QUICK, STEAL MY IDEA!

(Posted as a response to an F13 thread, highlighted here so it doesn’t disappear into message board epherma)

So if someone gave me $20 million and told me to make an MMO I would (after asking for $20 million more – blackjack and hookers are expensive) create an MMO that roughly approximates what military colleges use to teach young officers about geopolitics.

Basically, everyone gets to run a country. (Set it in a mythical post-World War 2 era, but with no Cold War and no bipolar world – think the Warring States period of Japan, but with a lot more guns) You want to take over the world – or maybe not, maybe just develop your own little mercantile slice of heaven. You have a military, which you can develop, and you might even use it once in a while, but generally wars bankrupt you as a nation and budding little Napoleans will figure out why world conquest never actually works.

The MMO part of this would be in live team support. Basically, the “quests” in this game would be global events. There’s a tsunami, say, that has laid waste to 8 countries. Including a couple that are at war with each other. How do you as a world handle it? How do the international systems in place – alliances, UN equivalents, et cetera, react? Who takes advantage of it for political or economic gain? Who just wants to be nice guys?
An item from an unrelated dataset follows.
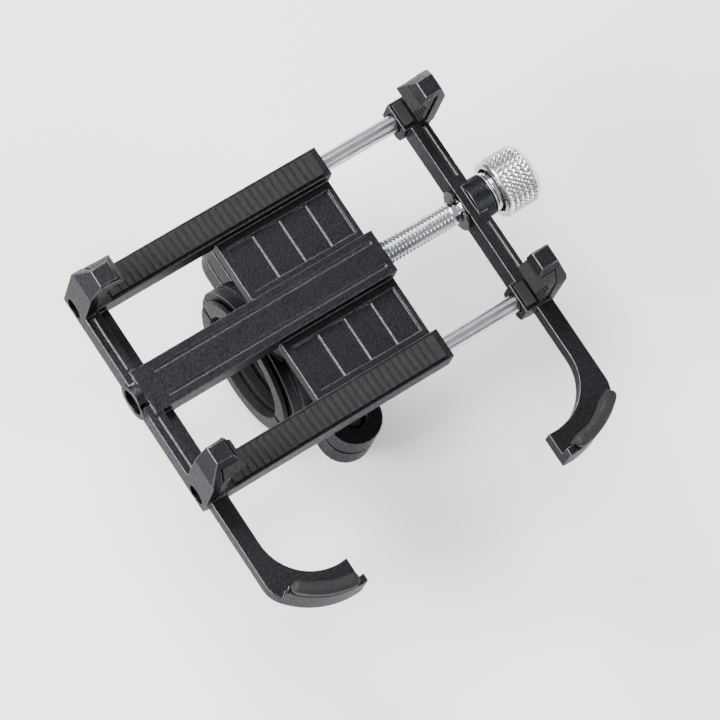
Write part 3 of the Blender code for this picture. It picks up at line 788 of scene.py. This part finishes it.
def bolt_head_radius(radius, foot, head):
    """The radius of a knurled bolt head between two heights, at each height and angle."""

    def radius_at(height, angle):
        inside = min(1.0, (height - foot) / BOLT_HEAD_EDGE, (head - height) / BOLT_HEAD_EDGE)
        turns = BOLT_KNURL_COUNT * angle / (2 * math.pi)
        cut = BOLT_KNURL_DEPTH * (1 - wave(turns)) * (inside > 0.9)
        return radius - cut - BOLT_HEAD_INSET * (1 - inside)

    return radius_at


def make_bolt(end):
    """A clamp bolt: a socket head with straight knurling and a threaded shank."""
    node = f"clamp_bolt_{end}"
    low, high = box_of(node)
    y = (low.y + high.y) / 2
    matrix = turn_matrix("Z", (0, y, 0))
    bm = bmesh.new()
    foot, head = low.z, low.z + BOLT_HEAD_HEIGHT
    radius_at = bolt_head_radius((high.y - low.y) / 2, foot, head)
    levels = [foot + rise for rise in BOLT_HEAD_LEVELS] + [head - rise for rise in BOLT_HEAD_LEVELS[::-1]]
    capped(bm, grid_rings(bm, radius_at, levels, BOLT_HEAD_SIDES, matrix))
    span = (head - BOLT_SHANK_OVERLAP, high.z)
    thread(bm, BOLT_RADIUS, BOLT_THREAD_DEPTH, BOLT_PITCH, span, matrix)
    thing = to_object(f"{node}_threaded", bm)
    socket = bmesh.new()
    depths = (foot - PAST, foot + BOLT_SOCKET_DEPTH)
    cone(socket, (0, y, 0), (BOLT_SOCKET_RADIUS, BOLT_SOCKET_RADIUS), depths, 6)
    carve(thing, to_object("socket_cutter", socket))
    settle(thing, "handlebar_clamp", "black_steel", node)


def make_clamp():
    """The handlebar clamp: two halves, their liners, bolts and washers."""
    body, black = "handlebar_clamp", "anodised_black"
    detailed("clamp_saddle", "machined", body, black, CLAMP_EDGE, clamp_rings(), cuts=SADDLE_CUTS)
    detailed("clamp_cap", "machined", body, black, CLAMP_EDGE, clamp_rings())
    for half in ("upper", "lower"):
        liner = f"clamp_liner_{half}"
        detailed(liner, "grooved", body, "rubber_black", LINER_EDGE, liner_rings(), FINE_SEGMENTS)
    for end in ("front", "rear"):
        make_bolt(end)
        detailed(f"clamp_washer_{end}", "plated", body, "steel", WASHER_EDGE)
    detailed("swivel_friction_washer", "moulded", body, "nylon", THIN_EDGE)


# Studio


def aim(thing, target):
    """Points a light or camera along its own -Z at a target."""
    back = (thing.location - target).normalized()
    thing.rotation_euler = back.to_track_quat("Z", "Y").to_euler()


def make_light(target, name, place, size, power, color):
    """A soft square light of a size and power, aimed at a target."""
    light = bpy.data.lights.new(name, "AREA")
    light.shape = "SQUARE"
    light.size = size
    light.energy = power
    light.color = color
    thing = bpy.data.objects.new(name, light)
    bpy.context.scene.collection.objects.link(thing)
    thing.location = place
    aim(thing, target)


def make_camera(target):
    """The camera, level with the photographed view and aimed at the mount's middle."""
    camera = bpy.data.cameras.new("camera")
    camera.lens = CAMERA_LENS
    camera.sensor_width = CAMERA_SENSOR
    camera.clip_start = CAMERA_CLIP
    thing = bpy.data.objects.new("camera", camera)
    bpy.context.scene.collection.objects.link(thing)
    back = (CAMERA_PLACE - target).normalized()
    right = (CAMERA_RIGHT - back * CAMERA_RIGHT.dot(back)).normalized()
    up = back.cross(right)
    turn = Matrix((right, up, back)).transposed().to_4x4()
    thing.matrix_world = Matrix.Translation(CAMERA_PLACE) @ turn
    bpy.context.scene.camera = thing


def make_floor(height):
    """A plain pale floor under the mount."""
    bm = bmesh.new()
    bmesh.ops.create_grid(bm, x_segments=8, y_segments=8, size=FLOOR_SIZE)
    floor = to_object("floor", bm)
    floor.location.z = height
    material, shader = new_material("floor", (0.86, 0.86, 0.86), 0.75)
    tree = material.node_tree
    tint(tree, shader, ramp(tree, noise(tree, 14, 3), 0.0, 1.0), *FLOOR_COLORS)
    floor.data.materials.append(material)


def make_world():
    """An even pale surround."""
    world = bpy.data.worlds.new("surround")
    world.use_nodes = True
    background = world.node_tree.nodes["Background"]
    background.inputs["Color"].default_value = SURROUND_COLOR
    background.inputs["Strength"].default_value = SURROUND_STRENGTH
    bpy.context.scene.world = world


def make_studio(low, high):
    """Camera, floor, surround and three soft lights around the mount."""
    middle = (low + high) / 2
    make_camera(middle)
    make_floor(low.z)
    make_world()
    for light in LIGHTS:
        make_light(middle, *light)


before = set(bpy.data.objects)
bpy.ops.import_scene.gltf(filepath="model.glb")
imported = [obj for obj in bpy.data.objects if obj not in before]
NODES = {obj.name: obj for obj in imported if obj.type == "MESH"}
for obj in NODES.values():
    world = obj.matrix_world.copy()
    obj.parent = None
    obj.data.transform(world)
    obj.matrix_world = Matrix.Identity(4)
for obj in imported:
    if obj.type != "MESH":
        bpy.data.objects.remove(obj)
LOW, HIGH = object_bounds()
FINISHES = make_materials()
make_cradle()
make_jaw()
make_thumb_screw()
make_clamp()
make_studio(LOW, HIGH)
This would not be a 3000 person game. This would be a 300 person game, with maybe 50 countries. You’d have a bit of “levelling up” to run your own country, depending on the country in question (maybe you need political support and get “elected” by the NPC voters, maybe you can take over in a coup and piss off the people who WERE running the place). None of this is rocket science, there are text MUDs (mostly sci-fi) that do this sort of thing all the time.

See, my pet theory is that there’s a space in the market for a game that uses MMO design principles, but does not actually stick you in a suit of armor and expect you to run around a first-person-shooter level hitting bunny rabbits over the head for their lunch money. There’s a level of seperation involved in playing a national metagame, yet still allowing for socialization and personal projection. People who’ve played PBM games of Diplomacy may be nodding their heads here.

This would also probably only cost around $5-10m to develop. Much less if it’s done as an “indy” game with low production values. If it was done as a web game I could probably do it myself, if I had mythical spare time. But it would be pretty cheap. More money for the blackjack tables!